[Task brief]
Write out the records below word for word, please.

◆ ◆ ◆ ◆

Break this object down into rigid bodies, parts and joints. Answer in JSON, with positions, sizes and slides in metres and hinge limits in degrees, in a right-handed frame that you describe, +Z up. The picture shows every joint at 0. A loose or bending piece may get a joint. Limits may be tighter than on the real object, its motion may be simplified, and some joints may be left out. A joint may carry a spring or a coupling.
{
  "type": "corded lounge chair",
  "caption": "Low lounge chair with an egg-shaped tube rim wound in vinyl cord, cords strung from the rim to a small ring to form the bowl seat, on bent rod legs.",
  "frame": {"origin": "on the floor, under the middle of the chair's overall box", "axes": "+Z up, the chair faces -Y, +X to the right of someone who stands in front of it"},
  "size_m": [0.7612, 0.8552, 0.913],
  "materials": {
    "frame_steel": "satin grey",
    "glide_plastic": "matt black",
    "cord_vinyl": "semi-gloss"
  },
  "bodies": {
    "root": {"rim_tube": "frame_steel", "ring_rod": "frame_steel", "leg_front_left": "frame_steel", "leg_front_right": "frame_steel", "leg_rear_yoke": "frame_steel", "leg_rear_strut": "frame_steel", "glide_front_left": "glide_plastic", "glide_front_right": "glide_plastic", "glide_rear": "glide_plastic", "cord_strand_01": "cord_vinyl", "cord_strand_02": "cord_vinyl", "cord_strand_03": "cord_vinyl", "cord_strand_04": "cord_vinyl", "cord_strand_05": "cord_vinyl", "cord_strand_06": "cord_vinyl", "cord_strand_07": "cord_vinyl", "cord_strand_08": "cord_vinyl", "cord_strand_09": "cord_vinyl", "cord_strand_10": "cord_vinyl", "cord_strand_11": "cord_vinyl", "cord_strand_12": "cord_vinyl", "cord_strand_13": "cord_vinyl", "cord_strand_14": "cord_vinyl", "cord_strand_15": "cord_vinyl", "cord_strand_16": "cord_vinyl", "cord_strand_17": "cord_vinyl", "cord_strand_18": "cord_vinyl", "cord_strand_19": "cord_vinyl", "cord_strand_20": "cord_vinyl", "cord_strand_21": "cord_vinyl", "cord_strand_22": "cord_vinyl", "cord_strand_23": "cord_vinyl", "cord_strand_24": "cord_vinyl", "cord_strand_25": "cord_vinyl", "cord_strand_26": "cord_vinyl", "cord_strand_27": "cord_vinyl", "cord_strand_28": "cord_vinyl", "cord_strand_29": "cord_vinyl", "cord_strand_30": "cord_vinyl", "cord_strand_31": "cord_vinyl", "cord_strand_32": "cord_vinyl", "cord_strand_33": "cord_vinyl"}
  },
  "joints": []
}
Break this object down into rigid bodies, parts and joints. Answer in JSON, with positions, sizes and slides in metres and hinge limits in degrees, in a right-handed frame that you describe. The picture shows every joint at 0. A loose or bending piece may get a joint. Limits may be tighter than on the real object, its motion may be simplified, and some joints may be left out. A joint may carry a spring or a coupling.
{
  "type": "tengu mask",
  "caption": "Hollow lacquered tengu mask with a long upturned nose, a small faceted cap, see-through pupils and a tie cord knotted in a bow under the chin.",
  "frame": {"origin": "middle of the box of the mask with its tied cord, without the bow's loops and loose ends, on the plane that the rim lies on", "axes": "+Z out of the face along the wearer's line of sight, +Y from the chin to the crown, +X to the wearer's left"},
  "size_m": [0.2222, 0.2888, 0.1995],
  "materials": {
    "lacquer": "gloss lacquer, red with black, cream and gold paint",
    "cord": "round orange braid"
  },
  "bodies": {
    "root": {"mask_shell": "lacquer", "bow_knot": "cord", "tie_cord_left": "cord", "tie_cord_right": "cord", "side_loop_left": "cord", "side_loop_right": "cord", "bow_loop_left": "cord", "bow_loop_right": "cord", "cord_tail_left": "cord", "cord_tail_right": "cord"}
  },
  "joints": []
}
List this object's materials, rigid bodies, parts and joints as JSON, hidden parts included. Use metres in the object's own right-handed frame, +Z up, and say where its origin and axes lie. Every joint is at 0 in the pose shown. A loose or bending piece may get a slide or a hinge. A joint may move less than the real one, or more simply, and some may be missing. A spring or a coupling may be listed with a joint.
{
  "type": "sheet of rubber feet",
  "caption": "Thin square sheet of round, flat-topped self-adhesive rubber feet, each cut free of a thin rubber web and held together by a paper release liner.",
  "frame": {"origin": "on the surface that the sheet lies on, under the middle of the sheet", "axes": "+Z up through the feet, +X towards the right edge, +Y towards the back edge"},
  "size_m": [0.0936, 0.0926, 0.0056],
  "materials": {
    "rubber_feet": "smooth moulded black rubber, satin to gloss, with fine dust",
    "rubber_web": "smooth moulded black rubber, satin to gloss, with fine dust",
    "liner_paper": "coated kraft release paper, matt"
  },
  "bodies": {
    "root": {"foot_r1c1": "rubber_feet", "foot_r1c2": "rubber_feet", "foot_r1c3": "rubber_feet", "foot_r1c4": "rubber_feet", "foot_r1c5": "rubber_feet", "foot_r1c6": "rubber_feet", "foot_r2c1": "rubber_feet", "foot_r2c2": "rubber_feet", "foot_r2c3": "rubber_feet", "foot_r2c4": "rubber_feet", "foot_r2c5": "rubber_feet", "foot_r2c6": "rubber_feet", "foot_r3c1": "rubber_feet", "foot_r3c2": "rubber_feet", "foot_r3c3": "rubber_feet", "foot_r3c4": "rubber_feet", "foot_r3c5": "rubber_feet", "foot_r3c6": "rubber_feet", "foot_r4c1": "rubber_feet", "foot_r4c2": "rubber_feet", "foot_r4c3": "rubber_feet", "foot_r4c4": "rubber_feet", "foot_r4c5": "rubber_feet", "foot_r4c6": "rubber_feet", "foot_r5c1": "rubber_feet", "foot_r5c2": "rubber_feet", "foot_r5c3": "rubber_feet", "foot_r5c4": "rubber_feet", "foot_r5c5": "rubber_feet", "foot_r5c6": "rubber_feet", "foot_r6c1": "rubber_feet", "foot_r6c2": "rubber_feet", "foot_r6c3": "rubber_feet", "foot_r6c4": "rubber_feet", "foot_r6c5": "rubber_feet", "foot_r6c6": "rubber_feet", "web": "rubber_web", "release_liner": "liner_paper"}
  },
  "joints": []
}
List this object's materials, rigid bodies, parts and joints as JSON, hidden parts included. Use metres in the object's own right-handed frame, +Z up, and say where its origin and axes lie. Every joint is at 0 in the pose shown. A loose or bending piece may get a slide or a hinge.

◆ ◆ ◆ ◆

[Worked solution]
Break this object down into rigid bodies, parts and joints. Answer in JSON, with positions, sizes and slides in metres and hinge limits in degrees, in a right-handed frame that you describe, +Z up. The picture shows every joint at 0. A loose or bending piece may get a joint. Limits may be tighter than on the real object, its motion may be simplified, and some joints may be left out. A joint may carry a spring or a coupling.
{
  "type": "corded lounge chair",
  "caption": "Low lounge chair with an egg-shaped tube rim wound in vinyl cord, cords strung from the rim to a small ring to form the bowl seat, on bent rod legs.",
  "frame": {"origin": "on the floor, under the middle of the chair's overall box", "axes": "+Z up, the chair faces -Y, +X to the right of someone who stands in front of it"},
  "size_m": [0.7612, 0.8552, 0.913],
  "materials": {
    "frame_steel": "satin grey",
    "glide_plastic": "matt black",
    "cord_vinyl": "semi-gloss"
  },
  "bodies": {
    "root": {"rim_tube": "frame_steel", "ring_rod": "frame_steel", "leg_front_left": "frame_steel", "leg_front_right": "frame_steel", "leg_rear_yoke": "frame_steel", "leg_rear_strut": "frame_steel", "glide_front_left": "glide_plastic", "glide_front_right": "glide_plastic", "glide_rear": "glide_plastic", "cord_strand_01": "cord_vinyl", "cord_strand_02": "cord_vinyl", "cord_strand_03": "cord_vinyl", "cord_strand_04": "cord_vinyl", "cord_strand_05": "cord_vinyl", "cord_strand_06": "cord_vinyl", "cord_strand_07": "cord_vinyl", "cord_strand_08": "cord_vinyl", "cord_strand_09": "cord_vinyl", "cord_strand_10": "cord_vinyl", "cord_strand_11": "cord_vinyl", "cord_strand_12": "cord_vinyl", "cord_strand_13": "cord_vinyl", "cord_strand_14": "cord_vinyl", "cord_strand_15": "cord_vinyl", "cord_strand_16": "cord_vinyl", "cord_strand_17": "cord_vinyl", "cord_strand_18": "cord_vinyl", "cord_strand_19": "cord_vinyl", "cord_strand_20": "cord_vinyl", "cord_strand_21": "cord_vinyl", "cord_strand_22": "cord_vinyl", "cord_strand_23": "cord_vinyl", "cord_strand_24": "cord_vinyl", "cord_strand_25": "cord_vinyl", "cord_strand_26": "cord_vinyl", "cord_strand_27": "cord_vinyl", "cord_strand_28": "cord_vinyl", "cord_strand_29": "cord_vinyl", "cord_strand_30": "cord_vinyl", "cord_strand_31": "cord_vinyl", "cord_strand_32": "cord_vinyl", "cord_strand_33": "cord_vinyl"}
  },
  "joints": []
}
Break this object down into rigid bodies, parts and joints. Answer in JSON, with positions, sizes and slides in metres and hinge limits in degrees, in a right-handed frame that you describe. The picture shows every joint at 0. A loose or bending piece may get a joint. Limits may be tighter than on the real object, its motion may be simplified, and some joints may be left out. A joint may carry a spring or a coupling.
{
  "type": "tengu mask",
  "caption": "Hollow lacquered tengu mask with a long upturned nose, a small faceted cap, see-through pupils and a tie cord knotted in a bow under the chin.",
  "frame": {"origin": "middle of the box of the mask with its tied cord, without the bow's loops and loose ends, on the plane that the rim lies on", "axes": "+Z out of the face along the wearer's line of sight, +Y from the chin to the crown, +X to the wearer's left"},
  "size_m": [0.2222, 0.2888, 0.1995],
  "materials": {
    "lacquer": "gloss lacquer, red with black, cream and gold paint",
    "cord": "round orange braid"
  },
  "bodies": {
    "root": {"mask_shell": "lacquer", "bow_knot": "cord", "tie_cord_left": "cord", "tie_cord_right": "cord", "side_loop_left": "cord", "side_loop_right": "cord", "bow_loop_left": "cord", "bow_loop_right": "cord", "cord_tail_left": "cord", "cord_tail_right": "cord"}
  },
  "joints": []
}
List this object's materials, rigid bodies, parts and joints as JSON, hidden parts included. Use metres in the object's own right-handed frame, +Z up, and say where its origin and axes lie. Every joint is at 0 in the pose shown. A loose or bending piece may get a slide or a hinge. A joint may move less than the real one, or more simply, and some may be missing. A spring or a coupling may be listed with a joint.
{
  "type": "sheet of rubber feet",
  "caption": "Thin square sheet of round, flat-topped self-adhesive rubber feet, each cut free of a thin rubber web and held together by a paper release liner.",
  "frame": {"origin": "on the surface that the sheet lies on, under the middle of the sheet", "axes": "+Z up through the feet, +X towards the right edge, +Y towards the back edge"},
  "size_m": [0.0936, 0.0926, 0.0056],
  "materials": {
    "rubber_feet": "smooth moulded black rubber, satin to gloss, with fine dust",
    "rubber_web": "smooth moulded black rubber, satin to gloss, with fine dust",
    "liner_paper": "coated kraft release paper, matt"
  },
  "bodies": {
    "root": {"foot_r1c1": "rubber_feet", "foot_r1c2": "rubber_feet", "foot_r1c3": "rubber_feet", "foot_r1c4": "rubber_feet", "foot_r1c5": "rubber_feet", "foot_r1c6": "rubber_feet", "foot_r2c1": "rubber_feet", "foot_r2c2": "rubber_feet", "foot_r2c3": "rubber_feet", "foot_r2c4": "rubber_feet", "foot_r2c5": "rubber_feet", "foot_r2c6": "rubber_feet", "foot_r3c1": "rubber_feet", "foot_r3c2": "rubber_feet", "foot_r3c3": "rubber_feet", "foot_r3c4": "rubber_feet", "foot_r3c5": "rubber_feet", "foot_r3c6": "rubber_feet", "foot_r4c1": "rubber_feet", "foot_r4c2": "rubber_feet", "foot_r4c3": "rubber_feet", "foot_r4c4": "rubber_feet", "foot_r4c5": "rubber_feet", "foot_r4c6": "rubber_feet", "foot_r5c1": "rubber_feet", "foot_r5c2": "rubber_feet", "foot_r5c3": "rubber_feet", "foot_r5c4": "rubber_feet", "foot_r5c5": "rubber_feet", "foot_r5c6": "rubber_feet", "foot_r6c1": "rubber_feet", "foot_r6c2": "rubber_feet", "foot_r6c3": "rubber_feet", "foot_r6c4": "rubber_feet", "foot_r6c5": "rubber_feet", "foot_r6c6": "rubber_feet", "web": "rubber_web", "release_liner": "liner_paper"}
  },
  "joints": []
}
List this object's materials, rigid bodies, parts and joints as JSON, hidden parts included. Use metres in the object's own right-handed frame, +Z up, and say where its origin and axes lie. Every joint is at 0 in the pose shown. A loose or bending piece may get a slide or a hinge.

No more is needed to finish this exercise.